GENÇLERİN SORUNLARI - 2

Türkiye’de halen nüfusun azımsanmayacak bir bölümü istediği eğitim olanaklarından faydalanamamaktadır. Eğitimde alt yapı eksikliği, bölgesel farklılıklar, etkin bir müfredatın olmayışı, ezberci yönünün ağır basması vs. birçok sorun, eğitimde istenilen düzeye halen gelinememesine neden olmaktadır.

***

Orta öğrenimden yükseköğrenime geçişte yaşanan yığılma, ÖSS, ÖYS, LYS, YKS gibi yalnızca adı değişen ancak mantığı değişmeyen selektif sınavlar, eğitim arzusunda olan genç kuşakların önündeki en büyük engellerdir. Geleceğe güvenle bakabilmesi için en önemli etkenin ne olduğu sorusunu, gençlerin yarıdan fazlası öğrenim ve geçerli beceri ve yeteneğe sahip olabilme olarak yanıtlamışlardır.

***

Şöyle ki Türkiye’de ki başat üretim biçimleri çoğunlukla ara elemana ihtiyaç duyan bir niteliktedir. Oysa ki öğrenci ve ailelerin istihdam planları, yeteneğine ve becerisine göre tatminkâr, verimli bir iş bulmaktan ziyade, prestije odaklanan bir arayışı temsil etmektedir.

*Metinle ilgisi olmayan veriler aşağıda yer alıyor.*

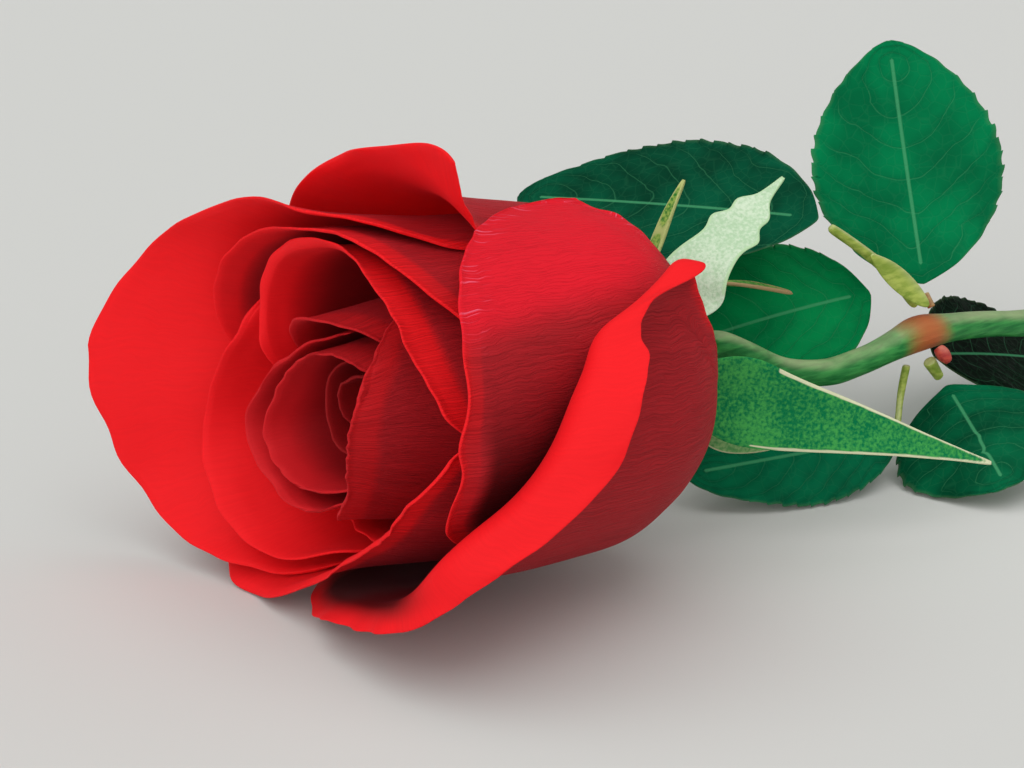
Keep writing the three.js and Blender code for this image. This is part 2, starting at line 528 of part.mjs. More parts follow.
const LEAFLETS = [
  { name: 'leaflet_upper_end', from: fromJoint(-13.8, 5.8, 17), to: fromJoint(-28.2, 48.5, 13.1),
    face: [vector(-0.5, -0.15, 0.9), vector(-0.4, -0.2, 0.95)], width: 25, sag: 0.5, fold: 6,
    teeth: 12 },
  { name: 'leaflet_upper_near', from: fromJoint(1.8, 1.2, 6.1), to: fromJoint(5.6, 12.8, 36.3),
    face: [vector(-0.55, -0.75, 0.4), vector(-0.6, -0.72, 0.3)], width: 26.2,
    sag: -1.5, fold: 5, teeth: 12 },
  { name: 'leaflet_upper_far', from: fromJoint(-1.4, 7.6, 4), to: fromJoint(-28.2, 20, -2),
    face: [vector(-0.5, -0.55, 0.75), vector(-0.4, -0.5, 0.8)], width: 22, sag: 2, fold: 6,
    teeth: 10 },
  { name: 'leaflet_lower_end', from: fromJoint(2.6, -3, -7), to: fromJoint(-4.2, -20, -14.7),
    face: [vector(-0.55, -0.35, 0.75), vector(-0.55, -0.35, 0.75)], width: 23, sag: 1.5, fold: -14,
    teeth: 9 },
  { name: 'leaflet_lower_left', from: fromJoint(-6.4, -2.6, -12.2), to: fromJoint(-35.2, 7, -13.2),
    face: [vector(-0.35, -0.6, 0.85), vector(-0.3, -0.7, 0.8)], width: 15.5, sag: -0.3, fold: 4,
    teeth: 11 },
  { name: 'leaflet_lower_right', from: fromJoint(7, 3.4, -5.6), to: fromJoint(40, 8, -15.4),
    face: [vector(-0.1, -0.6, 0.9), vector(0, -0.5, 0.9)], width: 22, sag: 1, fold: 6, teeth: 11 },
];

for (const { name, ...shape } of LEAFLETS) {
  addPiece(rose, name, leafletGeometry(shape), COLOURS.leaf, 0.5);
}

// ---- Prickles on the lower stem, each a bent cone on the bark

function prickleGeometry(share, angle) {
  const foot = besideStem(share, angle, STEM_RADIUS + FIT_GAP);
  const middle = besideStem(share + 0.003, angle, STEM_RADIUS + FIT_GAP + PRICKLE_HEIGHT * 0.6);
  const tip = besideStem(share + 0.012, angle, STEM_RADIUS + FIT_GAP + PRICKLE_HEIGHT);
  const curve = new THREE.QuadraticBezierCurve3(foot, middle, tip);
  return tubeGeometry(curve, (along) => 0.12 + 1.2 * (1 - along) ** 1.6, 5, 8);
}

// A red bud sits under the joint, in the fork of the lower leaf.
function budGeometry() {
  const share = jointShare + 0.004;
  const foot = besideStem(share, 118, JOINT_RADIUS + FIT_GAP);
  const tip = besideStem(share + 0.004, 126, JOINT_RADIUS + FIT_GAP + 2.4);
  const curve = new THREE.LineCurve3(foot, tip);
  const swelling = (along) => 0.3 + 0.75 * Math.sin(Math.PI * (0.15 + 0.8 * along)) ** 0.8;
  return tubeGeometry(curve, swelling, 6, 8);
}
addPiece(rose, 'joint_bud', budGeometry(), COLOURS.prickle, 0.5);

const PRICKLES = [[0.46, 40], [0.58, -60], [0.71, 70], [0.85, -25]];
PRICKLES.forEach(([share, angle], i) => {
  addPiece(rose, `prickle_${i + 1}`, prickleGeometry(share, angle), COLOURS.prickle, 0.5);
});

// ---- Stand the rose on its origin

rose.updateMatrixWorld(true);
const bounds = new THREE.Box3().setFromObject(rose, true);
const centre = bounds.getCenter(vector(0, 0, 0));
rose.position.set(-centre.x, -centre.y, -bounds.min.z);

export default rose;
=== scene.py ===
# %% [markdown]
# # A cut rose lying on its side
#
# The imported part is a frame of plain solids: nineteen petals, a hip, five sepals, a stem with its
# prickles, and two compound leaves. This lesson turns each of them into living tissue. It loads the
# frame first.

import heapq
import math

import bpy
import numpy as np
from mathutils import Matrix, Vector


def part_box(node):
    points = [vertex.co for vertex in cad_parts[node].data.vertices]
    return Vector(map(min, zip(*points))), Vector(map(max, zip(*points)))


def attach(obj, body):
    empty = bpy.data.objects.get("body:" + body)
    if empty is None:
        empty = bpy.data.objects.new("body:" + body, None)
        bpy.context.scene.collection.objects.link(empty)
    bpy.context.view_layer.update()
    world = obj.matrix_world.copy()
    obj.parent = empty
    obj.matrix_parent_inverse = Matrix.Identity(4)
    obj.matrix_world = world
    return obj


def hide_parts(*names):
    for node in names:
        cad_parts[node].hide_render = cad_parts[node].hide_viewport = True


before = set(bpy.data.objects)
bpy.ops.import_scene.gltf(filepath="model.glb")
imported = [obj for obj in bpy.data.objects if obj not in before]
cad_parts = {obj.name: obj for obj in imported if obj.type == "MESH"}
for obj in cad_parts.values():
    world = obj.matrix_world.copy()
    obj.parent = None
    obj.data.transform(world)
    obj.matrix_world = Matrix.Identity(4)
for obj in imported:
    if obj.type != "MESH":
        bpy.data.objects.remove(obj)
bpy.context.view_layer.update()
MM = 0.001

# %% [markdown]
# ## Where the bloom is
#
# Petals are easiest to describe in the bloom's own terms: how far a point is along the bloom, how
# far from its middle line, and which way round it. The hip is turned about that line, so the middle
# of its box gives the bloom's base.

# %% The bloom's own directions
BLOOM_TILT = math.radians(4)
BASE_FROM_HIP = Vector((2.18, 0.0, -0.185)) * MM
hip_low, hip_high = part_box("hip")
hip_middle = (hip_low + hip_high) / 2
bloom_base = hip_middle + BASE_FROM_HIP
bloom_out = Vector((-math.cos(BLOOM_TILT), 0.0, math.sin(BLOOM_TILT)))
bloom_near = Vector((0.0, -1.0, 0.0))
bloom_up = Vector((math.sin(BLOOM_TILT), 0.0, math.cos(BLOOM_TILT)))
print("bloom base in mm:", [round(v / MM, 1) for v in bloom_base])


def in_bloom(points):
    """Points as (angle round the bloom, distance from its middle line, height along it)."""
    local = points - np.array(bloom_base)
    near = local @ np.array(bloom_near)
    up = local @ np.array(bloom_up)
    return np.arctan2(up, near), np.hypot(near, up), local @ np.array(bloom_out)


# %% [markdown]
# ## The camera
#
# The rose is seen from its front left corner and a little above, through a long lens, which keeps
# the bloom's proportions. The camera's place is given by its turn and height about the bloom's
# base, and by how far the base stands from the middle of the view.

# %% Camera
CAMERA_TURN = math.radians(-40)
CAMERA_HEIGHT = math.radians(20)
CAMERA_DISTANCE = 350 * MM
BASE_RIGHT = 19.44 * MM
BASE_UP = 3.94 * MM

back = Vector((
    math.sin(CAMERA_TURN) * math.cos(CAMERA_HEIGHT),
    -math.cos(CAMERA_TURN) * math.cos(CAMERA_HEIGHT),
    math.sin(CAMERA_HEIGHT),
))
right = Vector((math.cos(CAMERA_TURN), math.sin(CAMERA_TURN), 0.0))
above = back.cross(right)
camera_data = bpy.data.cameras.new("camera")
camera_data.lens = 100
camera_data.sensor_width = 36
camera = bpy.data.objects.new("camera", camera_data)
bpy.context.scene.collection.objects.link(camera)
camera.location = bloom_base + CAMERA_DISTANCE * back - BASE_RIGHT * right - BASE_UP * above
camera.rotation_mode = "QUATERNION"
camera.rotation_quaternion = (-back).to_track_quat("-Z", "Y")
bpy.context.scene.camera = camera
print("camera at", [round(v, 3) for v in camera.location])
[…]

Meslek liselerinin tercih edilmemesinin arkasında yatan sebep de budur. Eğitim bu anlamda, sınıf atlama ve kadrolu bir masa başı işe yerleşme aracı olarak düşünülmektedir. Bu algının sonucunda, üniversite kapılarında yığılan gençler ve büyük bir diplomalı işsiz ordusu karşımıza çıkmaktadır.

***

Burada önemli olan konu, toplumdaki bu algıyı kırabilecek metotlar üretebilmektir. Meslek liselerini cazip hale getirecek eğitim reformlarına ihtiyaç olduğu ortadadır.

Ezberci bir yönteme dayanan, tek yanlı bilgilerle çerçevelenmiş bir eğitim sistemi, gencin yetenek ve becerilerini hesaba katmadan, soru sormasına fırsat vermeden yalnızca bilgiyi alıp ezberlemesini istemektedir. Gencin dinamik ruh yapısını, eleştiren, sorgulayan kişilik özelliklerini yeşertmeden baltalayan bir görünümdedir.

***

Oysaki eğitimin amacı, sorgulayan, muhakeme edebilen, özgüvenli, hayattaki problemleri çözme becerisine sahip, kendi ayakları üzerinde durabilen bireyler yetiştirmek olmalıdır. Öğrencilere öncelikle, kendisine verilen bilgiyi isteksizce, zorlanarak, sadece sınavlardan geçer not almak maksadıyla ezberletmenin ötesinde yapılması gereken şey; onlara, “öğrenmekten zevk almayı” öğretmek olmalıdır.

***

71 yaşında ölümle yargılanan Sokrates, enstrüman çalan hücre arkadaşına “bana da öğret” der, arkadaşı ise; “ bunun bir faydasının olamayacağını, çünkü ölmek üzere olduğunu hatırlatır”, bunun üzerine Sokrates şöyle der: “Zevk çalmakta değil, öğrenmededir” diye cevap verir.

***

Adeta, ayaklı kütüphaneler yetiştiren bir eğitim sisteminin çıktısı, analitik düşünme becerisinden mahrum, özgüven yoksunu bireyler olacaktır. Oysa ki teknolojik enformasyon çağında, akademik manadaki bilgiye, her türlü yayına, gençler, parmaklarının bir dokunuşu sayesinde, arama motorları aracılığıyla ulaşabilmektedirler.

***

Öyle ise asıl hedeflenmesi gereken, yeni nesillere bilgi depolamak değil, onları hayata hazırlamak olmalıdır. Aslında gençliğin işsizlik ve eğitim sorunlarının sebep- sonuç ilişkisi bağlamında içiçe geçmiş olduğu, ülkenin sosyoekonomik realitelerinden bir tanesidir.

SON SÖZ

Teoriden öteye gitmeyen, pratikten uzak eğitim uygulamaları, mezuniyet sonrası gençlerin iş hayatının birer aktörü olabilmesini engellemektedir.